**Material shown:**

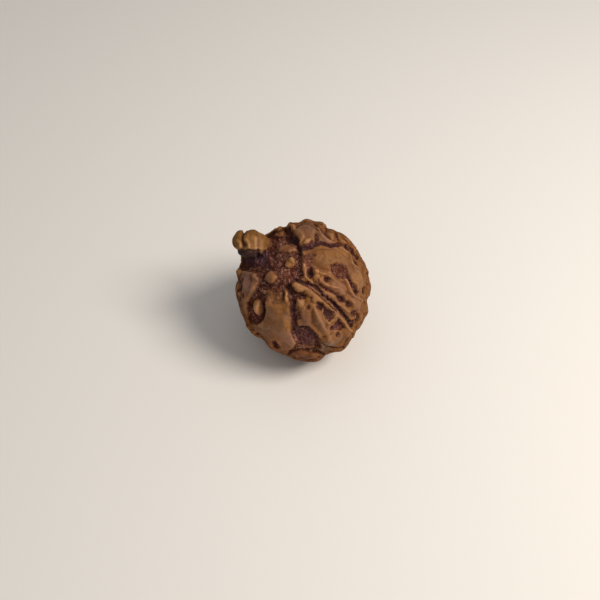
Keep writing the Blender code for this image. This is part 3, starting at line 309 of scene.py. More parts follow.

...

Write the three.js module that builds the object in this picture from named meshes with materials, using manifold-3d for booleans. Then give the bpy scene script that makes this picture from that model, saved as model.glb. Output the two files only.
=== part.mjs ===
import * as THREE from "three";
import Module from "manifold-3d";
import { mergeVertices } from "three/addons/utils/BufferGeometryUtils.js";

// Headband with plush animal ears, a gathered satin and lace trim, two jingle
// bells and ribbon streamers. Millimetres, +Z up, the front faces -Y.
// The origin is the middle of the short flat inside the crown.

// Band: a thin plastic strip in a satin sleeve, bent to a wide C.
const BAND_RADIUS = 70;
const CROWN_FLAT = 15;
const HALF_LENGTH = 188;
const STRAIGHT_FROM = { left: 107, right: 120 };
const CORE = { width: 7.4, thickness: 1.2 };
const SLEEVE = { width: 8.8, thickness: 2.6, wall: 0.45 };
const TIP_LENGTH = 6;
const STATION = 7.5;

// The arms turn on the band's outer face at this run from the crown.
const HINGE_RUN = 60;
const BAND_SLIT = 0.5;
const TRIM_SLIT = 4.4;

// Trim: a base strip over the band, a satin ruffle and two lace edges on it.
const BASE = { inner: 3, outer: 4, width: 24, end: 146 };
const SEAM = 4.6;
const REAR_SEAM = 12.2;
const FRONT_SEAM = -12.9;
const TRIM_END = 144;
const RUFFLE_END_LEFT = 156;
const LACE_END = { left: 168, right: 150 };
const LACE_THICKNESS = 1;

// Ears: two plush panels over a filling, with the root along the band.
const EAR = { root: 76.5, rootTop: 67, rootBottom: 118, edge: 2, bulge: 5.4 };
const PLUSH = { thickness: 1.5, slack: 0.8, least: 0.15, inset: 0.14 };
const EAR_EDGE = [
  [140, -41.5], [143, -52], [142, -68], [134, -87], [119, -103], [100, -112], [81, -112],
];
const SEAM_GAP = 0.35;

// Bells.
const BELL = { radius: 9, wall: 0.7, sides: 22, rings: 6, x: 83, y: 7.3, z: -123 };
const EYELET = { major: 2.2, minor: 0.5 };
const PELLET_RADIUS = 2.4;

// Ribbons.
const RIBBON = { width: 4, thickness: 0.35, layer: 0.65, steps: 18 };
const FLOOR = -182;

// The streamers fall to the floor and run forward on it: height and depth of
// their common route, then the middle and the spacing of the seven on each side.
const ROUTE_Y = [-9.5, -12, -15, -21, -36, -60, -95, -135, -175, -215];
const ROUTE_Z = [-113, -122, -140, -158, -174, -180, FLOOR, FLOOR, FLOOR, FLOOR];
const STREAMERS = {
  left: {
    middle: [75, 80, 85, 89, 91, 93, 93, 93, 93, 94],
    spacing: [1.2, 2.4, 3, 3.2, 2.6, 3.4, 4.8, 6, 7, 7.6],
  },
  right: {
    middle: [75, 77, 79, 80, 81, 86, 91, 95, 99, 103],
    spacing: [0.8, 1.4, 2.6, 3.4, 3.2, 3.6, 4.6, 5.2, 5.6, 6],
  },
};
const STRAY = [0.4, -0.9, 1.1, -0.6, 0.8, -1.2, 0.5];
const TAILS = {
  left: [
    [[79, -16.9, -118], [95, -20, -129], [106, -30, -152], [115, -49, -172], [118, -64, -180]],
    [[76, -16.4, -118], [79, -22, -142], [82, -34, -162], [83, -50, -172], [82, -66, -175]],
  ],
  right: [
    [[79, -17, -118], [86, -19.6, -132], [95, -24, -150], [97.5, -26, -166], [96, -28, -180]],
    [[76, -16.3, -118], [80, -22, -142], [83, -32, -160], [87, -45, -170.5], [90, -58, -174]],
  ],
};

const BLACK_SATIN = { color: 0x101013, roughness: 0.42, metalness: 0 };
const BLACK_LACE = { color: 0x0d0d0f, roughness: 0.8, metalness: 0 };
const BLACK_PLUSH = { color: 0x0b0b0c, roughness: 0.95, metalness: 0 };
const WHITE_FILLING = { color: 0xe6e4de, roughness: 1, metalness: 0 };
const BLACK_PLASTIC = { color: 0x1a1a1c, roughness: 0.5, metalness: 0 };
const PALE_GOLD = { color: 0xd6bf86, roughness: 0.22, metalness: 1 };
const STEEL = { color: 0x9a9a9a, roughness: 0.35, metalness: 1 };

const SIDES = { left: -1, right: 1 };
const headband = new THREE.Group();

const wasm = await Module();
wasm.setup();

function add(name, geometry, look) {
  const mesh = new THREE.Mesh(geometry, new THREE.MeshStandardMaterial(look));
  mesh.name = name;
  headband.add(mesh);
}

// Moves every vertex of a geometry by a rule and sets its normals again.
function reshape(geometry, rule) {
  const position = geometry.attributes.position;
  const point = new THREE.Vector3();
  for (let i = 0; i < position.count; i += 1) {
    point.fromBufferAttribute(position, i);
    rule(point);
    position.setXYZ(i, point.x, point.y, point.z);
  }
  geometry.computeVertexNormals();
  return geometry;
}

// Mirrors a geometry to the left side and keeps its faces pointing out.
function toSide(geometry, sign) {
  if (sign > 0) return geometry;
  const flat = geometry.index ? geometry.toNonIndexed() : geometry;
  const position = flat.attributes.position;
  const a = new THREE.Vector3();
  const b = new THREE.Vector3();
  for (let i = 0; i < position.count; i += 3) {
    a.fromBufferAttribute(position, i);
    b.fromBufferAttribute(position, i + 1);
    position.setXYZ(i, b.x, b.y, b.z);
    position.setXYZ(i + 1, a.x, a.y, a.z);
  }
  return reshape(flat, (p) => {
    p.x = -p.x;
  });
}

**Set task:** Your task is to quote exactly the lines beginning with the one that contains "Write the three.js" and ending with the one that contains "const STATION = 7.5;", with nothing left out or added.

**Full output:**
Write the three.js module that builds the object in this picture from named meshes with materials, using manifold-3d for booleans. Then give the bpy scene script that makes this picture from that model, saved as model.glb. Output the two files only.
=== part.mjs ===
import * as THREE from "three";
import Module from "manifold-3d";
import { mergeVertices } from "three/addons/utils/BufferGeometryUtils.js";

// Headband with plush animal ears, a gathered satin and lace trim, two jingle
// bells and ribbon streamers. Millimetres, +Z up, the front faces -Y.
// The origin is the middle of the short flat inside the crown.

// Band: a thin plastic strip in a satin sleeve, bent to a wide C.
const BAND_RADIUS = 70;
const CROWN_FLAT = 15;
const HALF_LENGTH = 188;
const STRAIGHT_FROM = { left: 107, right: 120 };
const CORE = { width: 7.4, thickness: 1.2 };
const SLEEVE = { width: 8.8, thickness: 2.6, wall: 0.45 };
const TIP_LENGTH = 6;
const STATION = 7.5;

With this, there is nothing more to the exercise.